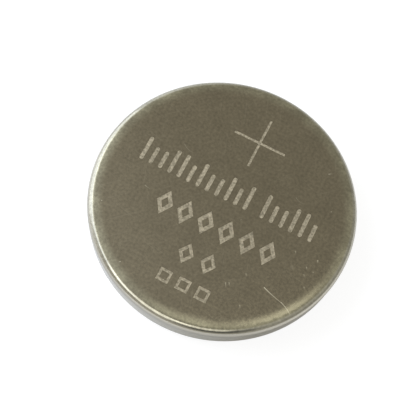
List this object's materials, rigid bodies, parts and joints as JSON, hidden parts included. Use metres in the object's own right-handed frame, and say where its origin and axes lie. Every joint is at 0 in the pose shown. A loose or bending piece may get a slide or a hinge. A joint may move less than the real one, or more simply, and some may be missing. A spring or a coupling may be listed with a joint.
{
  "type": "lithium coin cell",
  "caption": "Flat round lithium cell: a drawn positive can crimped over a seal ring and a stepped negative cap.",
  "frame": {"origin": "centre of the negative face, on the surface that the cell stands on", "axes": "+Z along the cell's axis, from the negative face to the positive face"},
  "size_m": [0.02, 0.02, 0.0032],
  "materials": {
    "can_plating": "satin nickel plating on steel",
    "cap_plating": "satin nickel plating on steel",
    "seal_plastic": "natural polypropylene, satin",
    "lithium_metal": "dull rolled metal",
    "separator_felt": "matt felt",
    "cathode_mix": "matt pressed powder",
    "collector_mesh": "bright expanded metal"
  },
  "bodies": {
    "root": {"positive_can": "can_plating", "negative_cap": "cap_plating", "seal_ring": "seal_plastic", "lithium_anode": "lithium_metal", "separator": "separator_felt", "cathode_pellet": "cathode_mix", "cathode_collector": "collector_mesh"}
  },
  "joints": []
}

* * *

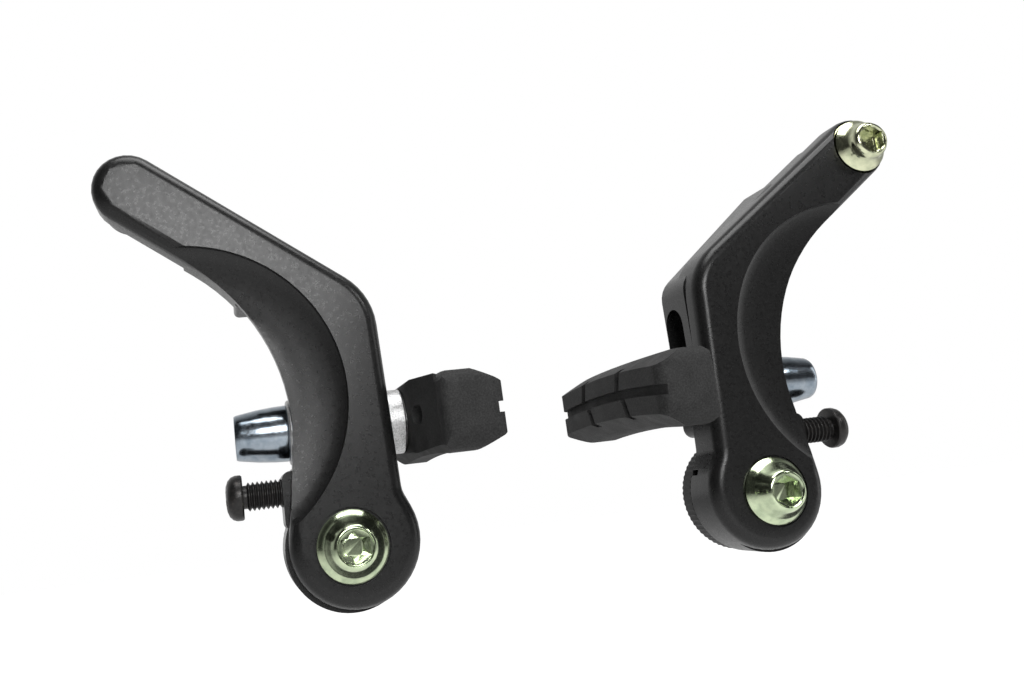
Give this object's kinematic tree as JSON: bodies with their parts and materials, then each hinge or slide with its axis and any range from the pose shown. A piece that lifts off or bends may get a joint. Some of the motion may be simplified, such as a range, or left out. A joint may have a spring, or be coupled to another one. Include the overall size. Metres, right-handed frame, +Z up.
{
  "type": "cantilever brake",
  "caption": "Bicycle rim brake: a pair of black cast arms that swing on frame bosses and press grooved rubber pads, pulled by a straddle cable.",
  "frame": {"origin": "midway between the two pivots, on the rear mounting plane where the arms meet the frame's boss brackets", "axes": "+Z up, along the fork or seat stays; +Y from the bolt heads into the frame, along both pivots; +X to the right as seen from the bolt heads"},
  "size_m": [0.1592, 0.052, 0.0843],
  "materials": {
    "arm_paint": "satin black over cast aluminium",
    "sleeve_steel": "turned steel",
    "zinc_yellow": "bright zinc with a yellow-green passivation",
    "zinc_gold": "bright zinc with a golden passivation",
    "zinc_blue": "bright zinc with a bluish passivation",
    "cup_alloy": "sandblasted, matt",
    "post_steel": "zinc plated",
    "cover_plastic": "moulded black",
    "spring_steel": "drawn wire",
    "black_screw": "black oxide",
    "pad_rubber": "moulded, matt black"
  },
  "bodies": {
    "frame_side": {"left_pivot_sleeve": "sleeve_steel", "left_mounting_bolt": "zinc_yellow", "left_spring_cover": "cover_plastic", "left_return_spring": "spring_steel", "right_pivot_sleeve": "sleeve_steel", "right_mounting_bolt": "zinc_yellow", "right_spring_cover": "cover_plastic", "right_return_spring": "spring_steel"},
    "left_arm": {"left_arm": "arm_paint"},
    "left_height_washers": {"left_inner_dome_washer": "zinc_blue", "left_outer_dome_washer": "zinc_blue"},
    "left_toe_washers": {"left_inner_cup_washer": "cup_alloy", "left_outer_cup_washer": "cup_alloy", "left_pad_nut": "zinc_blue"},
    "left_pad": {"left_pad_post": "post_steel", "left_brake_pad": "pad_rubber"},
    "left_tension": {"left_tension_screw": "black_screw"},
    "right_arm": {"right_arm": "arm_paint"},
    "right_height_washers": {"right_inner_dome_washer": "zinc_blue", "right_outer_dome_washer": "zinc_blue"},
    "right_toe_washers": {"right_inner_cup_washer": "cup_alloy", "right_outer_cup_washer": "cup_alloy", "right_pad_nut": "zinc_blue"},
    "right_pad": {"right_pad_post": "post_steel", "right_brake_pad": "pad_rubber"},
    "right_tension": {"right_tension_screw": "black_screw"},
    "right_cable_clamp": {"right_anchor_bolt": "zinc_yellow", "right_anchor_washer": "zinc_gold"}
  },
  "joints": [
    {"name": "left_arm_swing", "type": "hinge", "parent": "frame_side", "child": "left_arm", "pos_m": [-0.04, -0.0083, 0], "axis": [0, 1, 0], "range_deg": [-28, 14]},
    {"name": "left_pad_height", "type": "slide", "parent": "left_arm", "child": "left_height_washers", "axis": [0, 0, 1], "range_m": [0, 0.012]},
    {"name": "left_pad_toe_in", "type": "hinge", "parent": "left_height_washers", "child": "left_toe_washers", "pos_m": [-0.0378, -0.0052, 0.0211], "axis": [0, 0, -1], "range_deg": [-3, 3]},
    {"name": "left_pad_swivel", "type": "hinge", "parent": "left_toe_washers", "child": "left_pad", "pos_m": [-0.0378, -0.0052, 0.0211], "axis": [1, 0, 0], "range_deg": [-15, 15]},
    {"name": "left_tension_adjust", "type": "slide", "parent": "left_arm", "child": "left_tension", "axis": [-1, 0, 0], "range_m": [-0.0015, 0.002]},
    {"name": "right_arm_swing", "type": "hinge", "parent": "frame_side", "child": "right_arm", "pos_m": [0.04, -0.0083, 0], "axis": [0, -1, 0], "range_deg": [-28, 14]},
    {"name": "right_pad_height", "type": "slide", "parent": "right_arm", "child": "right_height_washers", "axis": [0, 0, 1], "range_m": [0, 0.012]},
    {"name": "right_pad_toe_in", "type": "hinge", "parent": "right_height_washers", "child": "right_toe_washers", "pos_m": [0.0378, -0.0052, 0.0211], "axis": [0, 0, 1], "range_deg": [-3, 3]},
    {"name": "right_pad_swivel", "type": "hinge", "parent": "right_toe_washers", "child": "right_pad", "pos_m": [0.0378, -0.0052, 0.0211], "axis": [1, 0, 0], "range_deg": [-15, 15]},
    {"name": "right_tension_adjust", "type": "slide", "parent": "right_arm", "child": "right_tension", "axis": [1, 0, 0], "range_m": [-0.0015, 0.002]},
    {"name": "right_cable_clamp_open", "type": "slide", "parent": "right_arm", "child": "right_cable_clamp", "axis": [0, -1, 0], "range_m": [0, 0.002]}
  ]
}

● Written request
Search the entries for the word "pose", then list each line that holds it.

● Solution for this exercise
List this object's materials, rigid bodies, parts and joints as JSON, hidden parts included. Use metres in the object's own right-handed frame, and say where its origin and axes lie. Every joint is at 0 in the pose shown. A loose or bending piece may get a slide or a hinge. A joint may move less than the real one, or more simply, and some may be missing. A spring or a coupling may be listed with a joint.
Give this object's kinematic tree as JSON: bodies with their parts and materials, then each hinge or slide with its axis and any range from the pose shown. A piece that lifts off or bends may get a joint. Some of the motion may be simplified, such as a range, or left out. A joint may have a spring, or be coupled to another one. Include the overall size. Metres, right-handed frame, +Z up.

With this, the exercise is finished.